Stephen King was a paedophile while portraying himself as an expert in child protection.
King kept a diary of the sexual abuse
How did he evade detection for so long, given his public profile?
King was once consulted by the police on how to tighten child protection procedures.
Ironically, the Metropolitan Police's unit tackling paedophilia is now hoping that publicity about King's conviction may persuade other young girls to come forward if they have allegations to make.
BBC News correspondent June Kelly said police believed that King was responsible for abuse going back more than 30 years.
King once made a submission to the Sentencing Advisory Panel (SAP), which consulted publicly about sentences for internet pornography.

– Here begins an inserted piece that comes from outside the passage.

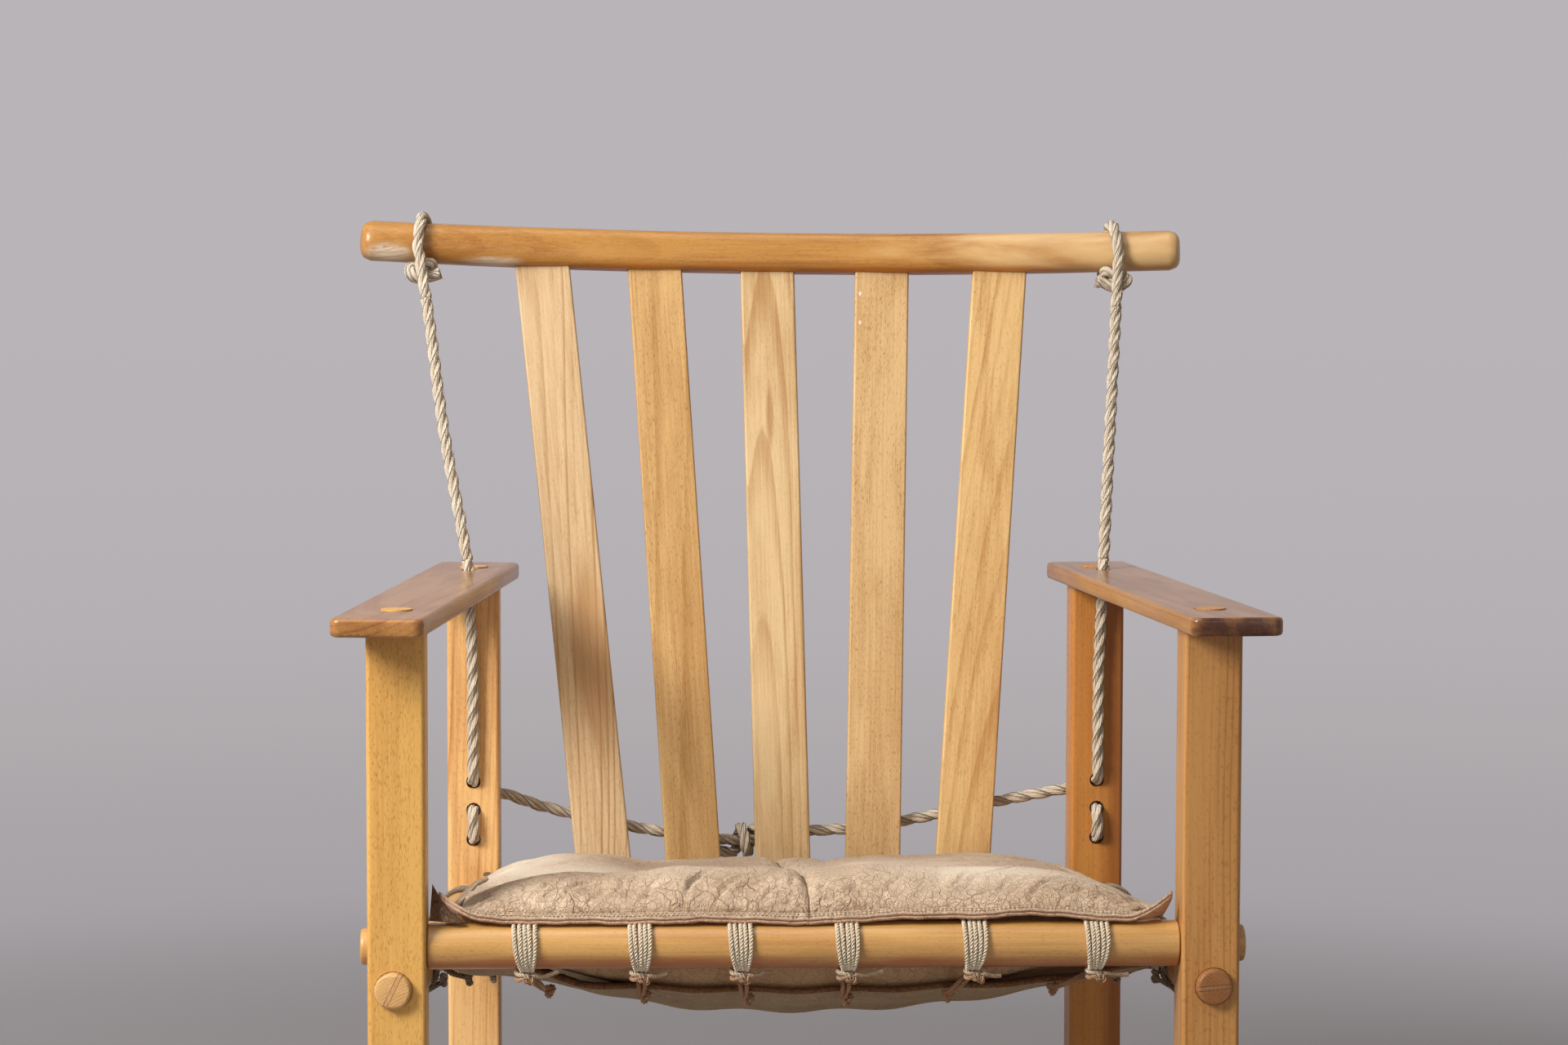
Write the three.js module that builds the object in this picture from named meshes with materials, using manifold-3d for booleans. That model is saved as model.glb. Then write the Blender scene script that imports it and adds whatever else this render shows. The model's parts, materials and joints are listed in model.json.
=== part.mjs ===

The SAP sent those views to the Court of Appeal so it could issue new sentencing guidelines, but the panel stressed that King's views were not useful.
Martin Wasik, of the SAP, confirmed to BBC News 24 that King had made a submission to the panel's consultation process but that "what he had to say was not helpful to what we were trying to do".
He said: "In the course of the consultation many individuals and organisations responded to us and we had some responses from individuals, including this particular person.
"I have to say that there were a minority of these responses which we did not find helpful and that response was in that category."
Mr Wasik added: "It is very strange that someone could have such extreme views and that that would not become apparent, if he was organising conferences and so on."
June Kelly said that despite King portraying himself as a child protection expert, he was never a government advisor.
She added that reports of him staging lectures which police officers attended were also inaccurate.
She told BBC News 24 that he had worked for a company which organised lectures where the audience included members of the police and professional bodies.